Posted by Joe | February 14th, 2010 at 1:53 pm

I have been meaning to write this post for a while now because it’s something I think about daily, something that has become unavoidable in my life. If you go back and read my post about getting an MFA, you’ll see that I don’t regret going to graduate school for writing or the loaned money that it cost me. But just because I don’t regret it, that doesn’t mean I’m content with the consequences. I know many people who made the choice to pursue a writing degree and are now completely underwater in loans with little hope of surfacing in the near future. To think that you’re going to spend the next ten or fifteen years paying the minimum payment, accruing compounded interest that will eventually double the original size of the loan, is something that, I think, can seriously hinder a young writer’s inspiration. True, writers throughout time have struggled financially and it could be argued that it positively influenced their work (Faulkner, for example). But their financial troubles were more along the lines of “how can I pay rent, how can I eat, how can I drink this month” and not “how am I going to do all that and pay $500 in student loans on top of it.” What it all comes down to is that young writers are doing themselves a great disservice by taking on so much debt and unless you have a hustle outside of writing that pays well, you may never get out of that debt.

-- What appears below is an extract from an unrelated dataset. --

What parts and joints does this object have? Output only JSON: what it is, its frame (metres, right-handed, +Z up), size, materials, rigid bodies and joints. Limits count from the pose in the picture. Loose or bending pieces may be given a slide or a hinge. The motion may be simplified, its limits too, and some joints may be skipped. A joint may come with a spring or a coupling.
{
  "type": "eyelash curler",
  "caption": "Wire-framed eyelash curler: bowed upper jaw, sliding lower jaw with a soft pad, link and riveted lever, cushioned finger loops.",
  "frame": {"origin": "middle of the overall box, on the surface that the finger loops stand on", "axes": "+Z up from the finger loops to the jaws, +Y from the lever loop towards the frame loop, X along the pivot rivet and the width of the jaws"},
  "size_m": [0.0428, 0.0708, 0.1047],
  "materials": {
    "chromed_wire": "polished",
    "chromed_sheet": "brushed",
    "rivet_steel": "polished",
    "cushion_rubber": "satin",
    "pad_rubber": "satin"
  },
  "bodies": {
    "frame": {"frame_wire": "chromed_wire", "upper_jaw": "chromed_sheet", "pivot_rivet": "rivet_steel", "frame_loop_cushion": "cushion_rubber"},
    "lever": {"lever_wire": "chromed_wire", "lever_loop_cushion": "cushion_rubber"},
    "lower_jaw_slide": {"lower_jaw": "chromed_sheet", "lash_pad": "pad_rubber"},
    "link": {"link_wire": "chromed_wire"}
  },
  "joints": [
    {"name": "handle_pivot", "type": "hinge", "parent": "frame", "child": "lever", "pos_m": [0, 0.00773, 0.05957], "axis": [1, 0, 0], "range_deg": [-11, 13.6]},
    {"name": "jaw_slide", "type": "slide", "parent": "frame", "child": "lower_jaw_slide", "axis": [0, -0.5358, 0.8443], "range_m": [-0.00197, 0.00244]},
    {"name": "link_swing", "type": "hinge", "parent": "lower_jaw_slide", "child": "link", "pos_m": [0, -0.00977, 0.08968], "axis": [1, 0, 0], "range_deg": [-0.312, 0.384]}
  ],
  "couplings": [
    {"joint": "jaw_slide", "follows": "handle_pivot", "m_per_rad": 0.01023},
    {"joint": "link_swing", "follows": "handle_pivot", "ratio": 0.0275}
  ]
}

Universities are learning what a great money-maker the MFA is, which is why more and more MFA programs start up every year. Despite the economic issues we’re having right now, it’s still incredibly easy for students to get loan money. This is a recipe for financial ruin. What’s even worse is that the demand is there for the MFA; search the internet and you will find blogs dedicated to people applying for an MFA, complete with stories of a young writer not being accepted year after year but wanting so bad to get an MFA that he or she will continue applying every year until they are finally admitted. You don’t think universities notice this? If there is a student willing to take out some loans to go to school for a degree that confers on you almost nothing (in a job possibility sense), universities will create a program to cater to that student to increase their revenue. I’m not trying to paint universities as demons, they do indeed want you to learn and expand yourself, but they are businesses first. Don’t ever forget that.

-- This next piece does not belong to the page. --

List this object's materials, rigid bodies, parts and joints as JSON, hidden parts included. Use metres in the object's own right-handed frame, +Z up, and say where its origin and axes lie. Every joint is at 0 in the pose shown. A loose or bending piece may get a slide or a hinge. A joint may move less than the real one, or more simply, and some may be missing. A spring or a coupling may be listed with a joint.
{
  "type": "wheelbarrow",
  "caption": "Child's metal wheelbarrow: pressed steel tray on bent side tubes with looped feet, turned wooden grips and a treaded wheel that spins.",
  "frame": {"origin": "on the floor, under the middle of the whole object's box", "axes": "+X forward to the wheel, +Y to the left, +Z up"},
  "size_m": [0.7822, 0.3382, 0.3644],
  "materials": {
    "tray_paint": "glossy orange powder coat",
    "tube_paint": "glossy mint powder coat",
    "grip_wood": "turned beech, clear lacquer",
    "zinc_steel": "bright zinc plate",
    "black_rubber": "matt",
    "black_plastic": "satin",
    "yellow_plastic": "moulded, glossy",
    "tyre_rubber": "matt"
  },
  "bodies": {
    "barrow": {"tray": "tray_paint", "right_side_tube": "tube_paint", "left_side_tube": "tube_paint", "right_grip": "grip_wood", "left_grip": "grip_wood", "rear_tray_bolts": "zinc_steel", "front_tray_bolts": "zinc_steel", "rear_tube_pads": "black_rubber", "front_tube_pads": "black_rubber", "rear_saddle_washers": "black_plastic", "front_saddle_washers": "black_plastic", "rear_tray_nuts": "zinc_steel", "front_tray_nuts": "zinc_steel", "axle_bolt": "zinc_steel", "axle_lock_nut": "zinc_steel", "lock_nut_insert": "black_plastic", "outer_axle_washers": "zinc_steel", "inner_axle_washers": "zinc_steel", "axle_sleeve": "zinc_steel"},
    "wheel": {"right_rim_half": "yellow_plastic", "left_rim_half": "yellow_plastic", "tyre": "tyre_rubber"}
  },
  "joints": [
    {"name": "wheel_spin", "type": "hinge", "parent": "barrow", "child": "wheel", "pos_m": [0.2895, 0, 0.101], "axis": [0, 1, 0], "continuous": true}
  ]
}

Very few writers actually make good money; writing should be about the words, not about any financial reward that comes from it. If you get into writing thinking you’ll earn a livable wage from it, enough to support a family and buy a house and have all the conveniences of modern life, you will be in for a surprise. Many people do make money from writing, but they are still a small percentage of the total pool of writers in existence who make nothing. Being successful in writing is hard enough, so don’t purposefully put another roadblock in your way in the form of debt. If I learned anything from my time in an MFA program it’s that your writing, the way you approach it and the places it can lead you, are wholly up to you. You don’t need to drop loads of cash that you don’t have to buy the time to write — you have that time to write right now.

I’m lucky. I have abilities outside of writing that allow me to earn a good living and as such I am taking an aggressive stance on repaying my student loans. I’ve reached a point where I just hate that I’m in debt, it makes me feel trapped, and I want to pay it off sooner than later. When I finally claw myself out of the hole that debt is, I know the air will be much cleaner and I will feel much more liberated. Why? Because I will have far fewer monthly bills, allowing me to instead spend that money on something worthwhile… like life.

This talk of Writer’s Poverty reminded me of Jessi’s post from a few months back questioning why aspiring writers don’t read more literary journals. This was quite a popular essay and even got us linked on the Huffington Post. In her entry Jessi speaks to the contradiction that literary journals want you to read their publications before submitting, but if a writer were to subscribe to all the journals to which he or she might want to submit they would go broke in the process. There is no possible way that every writer who submits to a journal could actually afford to read that journal.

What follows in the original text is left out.